#### TASK:
Only lines with the string "materials" matter here; gather them from the material below.

#### DATA PROVIDED:
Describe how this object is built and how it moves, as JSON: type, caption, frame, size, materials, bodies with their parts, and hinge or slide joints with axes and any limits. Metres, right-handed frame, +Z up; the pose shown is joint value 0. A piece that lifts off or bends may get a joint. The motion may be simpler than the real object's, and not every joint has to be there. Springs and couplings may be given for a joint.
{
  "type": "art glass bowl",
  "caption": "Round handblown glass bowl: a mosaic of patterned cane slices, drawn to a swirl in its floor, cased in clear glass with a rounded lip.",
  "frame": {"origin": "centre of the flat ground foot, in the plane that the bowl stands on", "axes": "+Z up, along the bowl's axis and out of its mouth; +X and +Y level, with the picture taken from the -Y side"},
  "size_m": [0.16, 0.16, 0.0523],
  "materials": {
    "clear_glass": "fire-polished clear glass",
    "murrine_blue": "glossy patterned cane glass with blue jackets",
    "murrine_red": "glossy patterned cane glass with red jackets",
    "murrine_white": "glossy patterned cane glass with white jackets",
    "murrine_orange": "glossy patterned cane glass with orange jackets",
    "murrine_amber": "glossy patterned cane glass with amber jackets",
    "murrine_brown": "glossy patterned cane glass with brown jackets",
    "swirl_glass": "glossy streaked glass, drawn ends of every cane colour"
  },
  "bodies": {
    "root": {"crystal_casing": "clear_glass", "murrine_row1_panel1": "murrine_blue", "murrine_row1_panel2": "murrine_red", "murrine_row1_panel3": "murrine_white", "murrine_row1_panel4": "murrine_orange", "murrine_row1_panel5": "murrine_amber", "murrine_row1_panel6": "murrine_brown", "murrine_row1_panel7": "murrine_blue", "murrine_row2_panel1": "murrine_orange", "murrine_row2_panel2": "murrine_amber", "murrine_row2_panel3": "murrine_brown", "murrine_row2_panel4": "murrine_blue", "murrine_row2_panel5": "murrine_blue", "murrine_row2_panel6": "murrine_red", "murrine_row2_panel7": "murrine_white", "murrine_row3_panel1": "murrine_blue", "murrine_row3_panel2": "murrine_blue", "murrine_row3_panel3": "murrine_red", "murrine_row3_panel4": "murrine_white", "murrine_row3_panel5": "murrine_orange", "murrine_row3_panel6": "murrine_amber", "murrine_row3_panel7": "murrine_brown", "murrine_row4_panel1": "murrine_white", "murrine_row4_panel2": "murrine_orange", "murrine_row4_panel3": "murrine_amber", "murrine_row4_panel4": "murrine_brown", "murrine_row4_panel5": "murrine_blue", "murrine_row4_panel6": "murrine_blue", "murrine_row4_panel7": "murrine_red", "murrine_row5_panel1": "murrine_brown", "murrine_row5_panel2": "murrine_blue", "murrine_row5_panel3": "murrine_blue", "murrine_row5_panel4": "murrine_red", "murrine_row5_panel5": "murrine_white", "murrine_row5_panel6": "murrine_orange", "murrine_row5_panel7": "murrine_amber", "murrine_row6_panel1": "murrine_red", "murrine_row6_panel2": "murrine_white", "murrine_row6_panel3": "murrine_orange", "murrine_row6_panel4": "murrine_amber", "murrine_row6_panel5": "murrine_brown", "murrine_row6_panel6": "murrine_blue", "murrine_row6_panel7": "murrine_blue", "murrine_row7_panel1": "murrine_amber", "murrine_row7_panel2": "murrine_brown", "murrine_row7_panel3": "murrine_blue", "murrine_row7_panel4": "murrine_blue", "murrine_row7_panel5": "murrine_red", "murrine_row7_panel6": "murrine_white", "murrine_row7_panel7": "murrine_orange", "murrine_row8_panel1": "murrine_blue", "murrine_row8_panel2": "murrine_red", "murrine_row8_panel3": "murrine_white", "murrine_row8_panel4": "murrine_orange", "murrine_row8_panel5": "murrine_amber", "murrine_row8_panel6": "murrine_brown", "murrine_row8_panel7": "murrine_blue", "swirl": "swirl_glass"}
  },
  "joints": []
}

#### RESULT OF THIS EXERCISE:
Describe how this object is built and how it moves, as JSON: type, caption, frame, size, materials, bodies with their parts, and hinge or slide joints with axes and any limits. Metres, right-handed frame, +Z up; the pose shown is joint value 0. A piece that lifts off or bends may get a joint. The motion may be simpler than the real object's, and not every joint has to be there. Springs and couplings may be given for a joint.
  "materials": {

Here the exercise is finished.